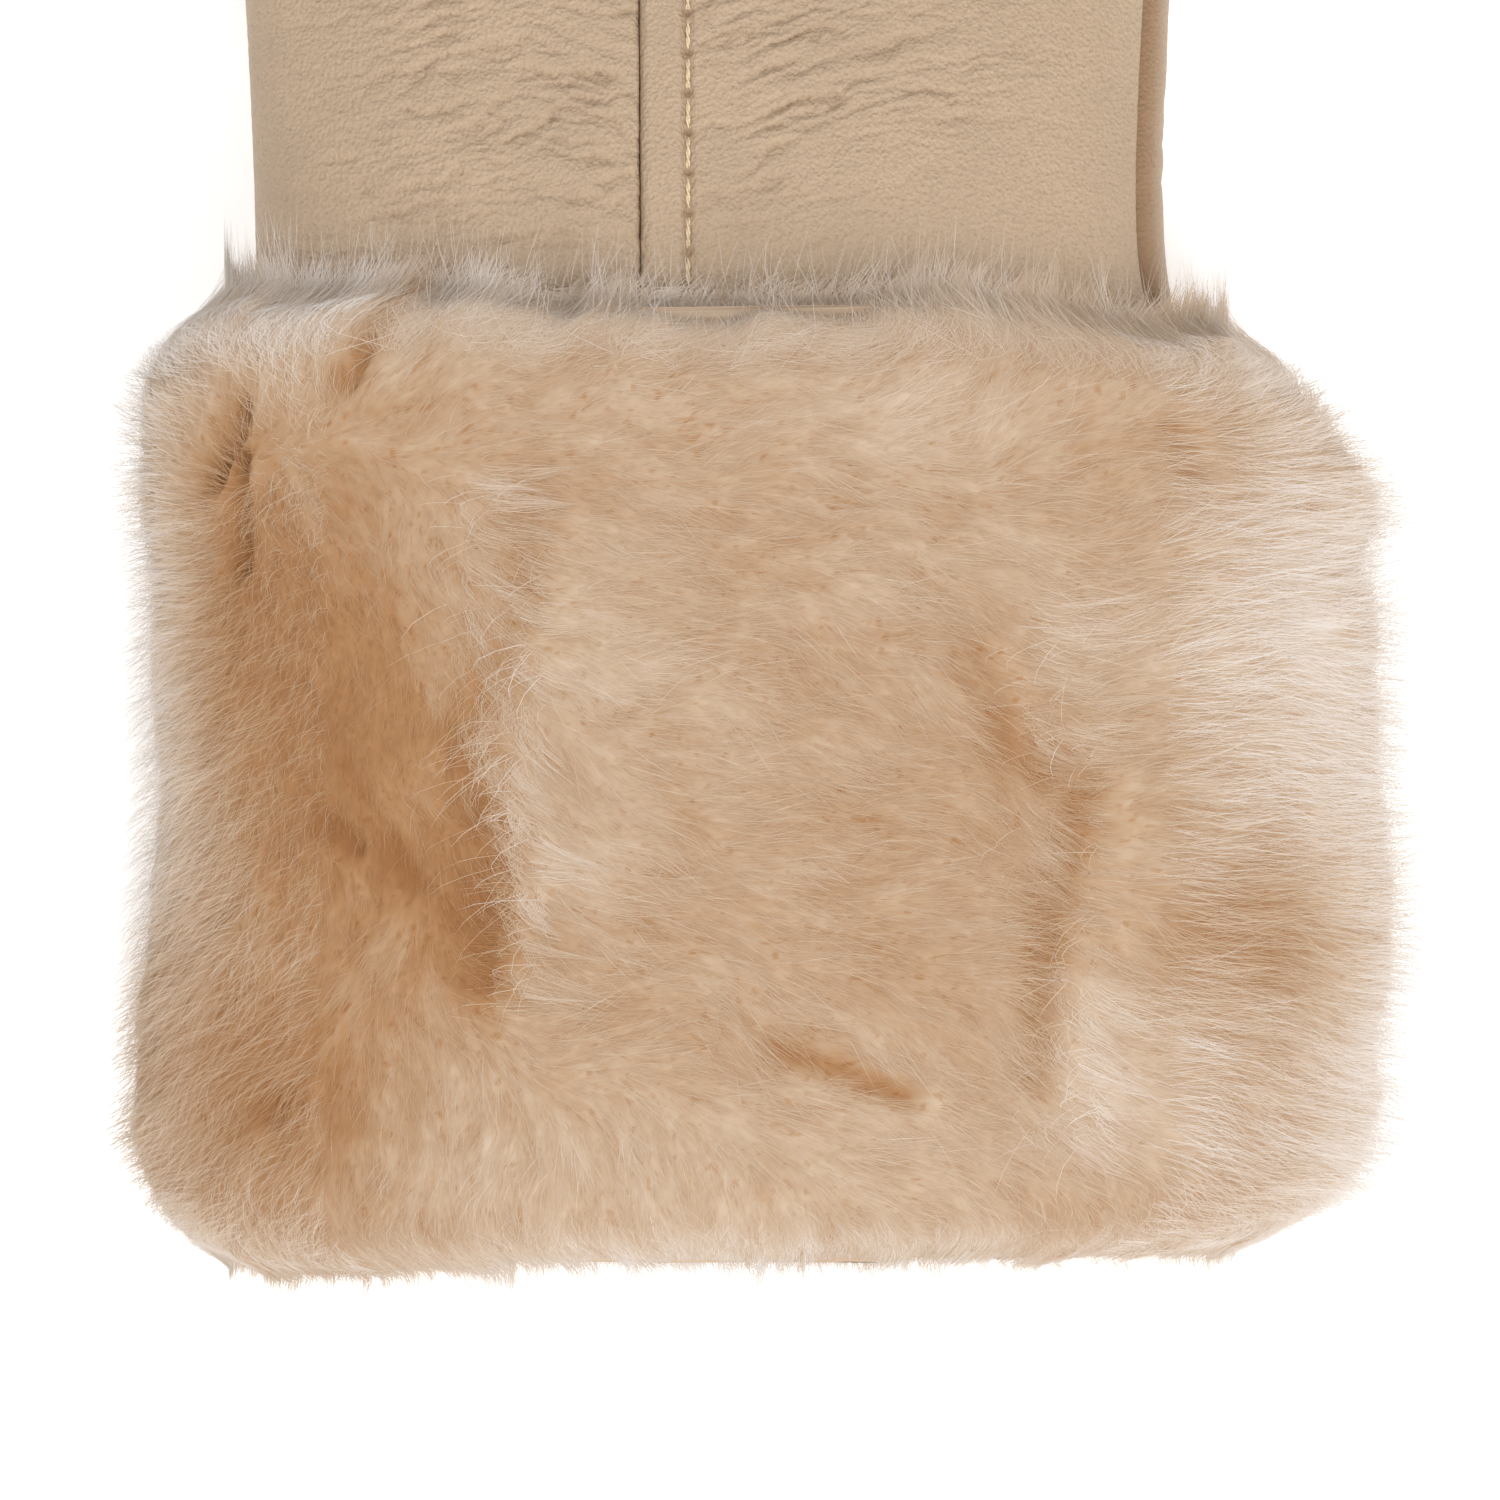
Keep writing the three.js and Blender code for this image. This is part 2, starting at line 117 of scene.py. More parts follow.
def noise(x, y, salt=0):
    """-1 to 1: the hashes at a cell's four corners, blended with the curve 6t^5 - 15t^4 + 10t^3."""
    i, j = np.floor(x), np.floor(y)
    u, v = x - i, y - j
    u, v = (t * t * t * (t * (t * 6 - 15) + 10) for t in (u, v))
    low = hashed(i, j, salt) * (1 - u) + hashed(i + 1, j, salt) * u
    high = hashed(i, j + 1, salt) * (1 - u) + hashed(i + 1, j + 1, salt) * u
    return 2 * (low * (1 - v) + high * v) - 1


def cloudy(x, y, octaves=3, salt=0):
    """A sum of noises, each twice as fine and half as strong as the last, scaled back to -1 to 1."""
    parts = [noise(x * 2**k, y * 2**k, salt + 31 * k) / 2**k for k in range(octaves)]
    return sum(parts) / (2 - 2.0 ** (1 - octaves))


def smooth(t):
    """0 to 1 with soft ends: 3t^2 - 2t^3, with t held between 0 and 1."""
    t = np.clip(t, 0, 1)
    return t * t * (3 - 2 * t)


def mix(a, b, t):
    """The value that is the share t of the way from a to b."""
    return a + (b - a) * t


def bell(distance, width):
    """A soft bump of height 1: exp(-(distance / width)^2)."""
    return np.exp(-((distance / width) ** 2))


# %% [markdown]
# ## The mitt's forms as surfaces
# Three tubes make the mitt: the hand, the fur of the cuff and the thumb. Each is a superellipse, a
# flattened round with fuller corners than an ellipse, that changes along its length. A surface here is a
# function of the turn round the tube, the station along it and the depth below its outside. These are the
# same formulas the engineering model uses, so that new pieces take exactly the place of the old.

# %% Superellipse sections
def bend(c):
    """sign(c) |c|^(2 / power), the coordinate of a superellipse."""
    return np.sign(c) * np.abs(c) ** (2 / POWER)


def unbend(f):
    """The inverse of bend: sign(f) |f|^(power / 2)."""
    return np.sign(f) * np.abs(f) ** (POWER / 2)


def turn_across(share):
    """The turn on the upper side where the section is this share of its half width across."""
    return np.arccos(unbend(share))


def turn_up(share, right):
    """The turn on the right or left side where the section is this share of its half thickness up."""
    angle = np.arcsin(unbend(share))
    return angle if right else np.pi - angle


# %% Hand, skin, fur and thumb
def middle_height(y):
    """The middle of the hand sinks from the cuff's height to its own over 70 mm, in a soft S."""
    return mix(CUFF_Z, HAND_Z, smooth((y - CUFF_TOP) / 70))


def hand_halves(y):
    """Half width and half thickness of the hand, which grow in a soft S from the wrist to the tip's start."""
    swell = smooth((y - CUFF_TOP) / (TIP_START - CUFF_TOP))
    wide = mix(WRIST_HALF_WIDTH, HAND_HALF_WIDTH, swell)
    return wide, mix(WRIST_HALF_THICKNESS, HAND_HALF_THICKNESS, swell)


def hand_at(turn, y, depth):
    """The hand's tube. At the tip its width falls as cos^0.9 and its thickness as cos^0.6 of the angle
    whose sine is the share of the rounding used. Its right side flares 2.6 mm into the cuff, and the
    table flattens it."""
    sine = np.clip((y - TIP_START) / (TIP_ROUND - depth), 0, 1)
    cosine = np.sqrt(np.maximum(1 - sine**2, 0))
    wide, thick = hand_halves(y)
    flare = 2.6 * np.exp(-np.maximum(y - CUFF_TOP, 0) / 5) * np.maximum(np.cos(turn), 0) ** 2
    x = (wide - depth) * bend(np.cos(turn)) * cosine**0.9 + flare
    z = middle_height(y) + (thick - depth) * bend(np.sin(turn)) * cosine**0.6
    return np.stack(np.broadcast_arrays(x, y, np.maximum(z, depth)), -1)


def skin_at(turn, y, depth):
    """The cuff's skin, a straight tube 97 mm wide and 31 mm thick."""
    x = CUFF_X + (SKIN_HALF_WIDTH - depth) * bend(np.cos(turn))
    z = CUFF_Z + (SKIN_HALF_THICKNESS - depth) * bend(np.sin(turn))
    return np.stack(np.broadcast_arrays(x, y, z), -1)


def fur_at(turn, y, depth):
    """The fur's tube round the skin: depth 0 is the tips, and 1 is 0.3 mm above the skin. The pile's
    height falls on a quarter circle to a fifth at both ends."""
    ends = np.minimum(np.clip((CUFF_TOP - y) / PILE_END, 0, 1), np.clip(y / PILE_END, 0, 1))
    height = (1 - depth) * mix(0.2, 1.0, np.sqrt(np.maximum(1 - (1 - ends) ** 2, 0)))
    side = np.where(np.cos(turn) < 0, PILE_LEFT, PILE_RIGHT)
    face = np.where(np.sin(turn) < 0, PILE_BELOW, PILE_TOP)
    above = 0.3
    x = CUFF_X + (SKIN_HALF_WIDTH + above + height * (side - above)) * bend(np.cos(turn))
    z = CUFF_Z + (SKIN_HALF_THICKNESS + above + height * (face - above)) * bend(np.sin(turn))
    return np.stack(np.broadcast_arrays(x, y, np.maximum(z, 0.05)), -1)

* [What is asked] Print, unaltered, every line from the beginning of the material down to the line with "return np.exp(-((distance / width) ** 2))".

* [Written solution]
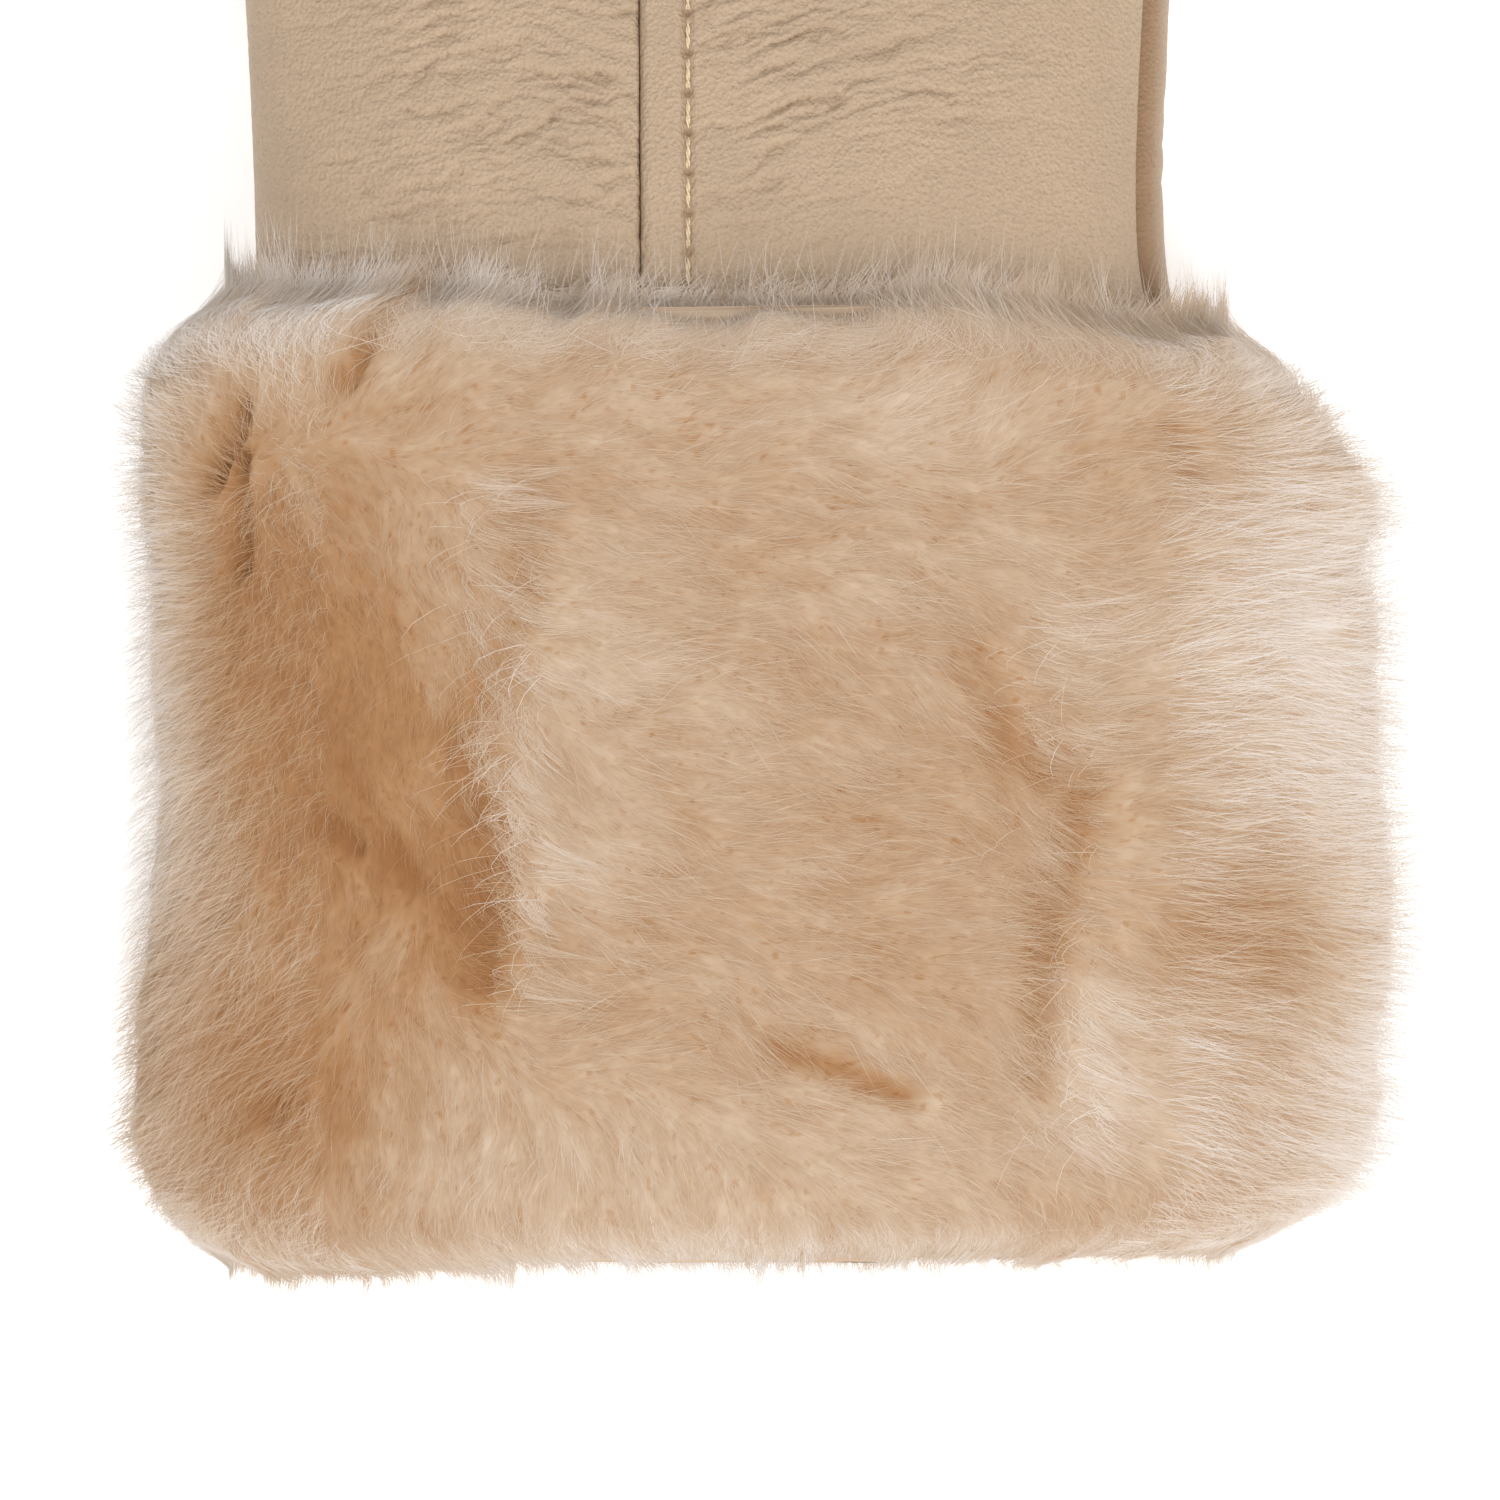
Keep writing the three.js and Blender code for this image. This is part 2, starting at line 117 of scene.py. More parts follow.
def noise(x, y, salt=0):
    """-1 to 1: the hashes at a cell's four corners, blended with the curve 6t^5 - 15t^4 + 10t^3."""
    i, j = np.floor(x), np.floor(y)
    u, v = x - i, y - j
    u, v = (t * t * t * (t * (t * 6 - 15) + 10) for t in (u, v))
    low = hashed(i, j, salt) * (1 - u) + hashed(i + 1, j, salt) * u
    high = hashed(i, j + 1, salt) * (1 - u) + hashed(i + 1, j + 1, salt) * u
    return 2 * (low * (1 - v) + high * v) - 1


def cloudy(x, y, octaves=3, salt=0):
    """A sum of noises, each twice as fine and half as strong as the last, scaled back to -1 to 1."""
    parts = [noise(x * 2**k, y * 2**k, salt + 31 * k) / 2**k for k in range(octaves)]
    return sum(parts) / (2 - 2.0 ** (1 - octaves))


def smooth(t):
    """0 to 1 with soft ends: 3t^2 - 2t^3, with t held between 0 and 1."""
    t = np.clip(t, 0, 1)
    return t * t * (3 - 2 * t)


def mix(a, b, t):
    """The value that is the share t of the way from a to b."""
    return a + (b - a) * t


def bell(distance, width):
    """A soft bump of height 1: exp(-(distance / width)^2)."""
    return np.exp(-((distance / width) ** 2))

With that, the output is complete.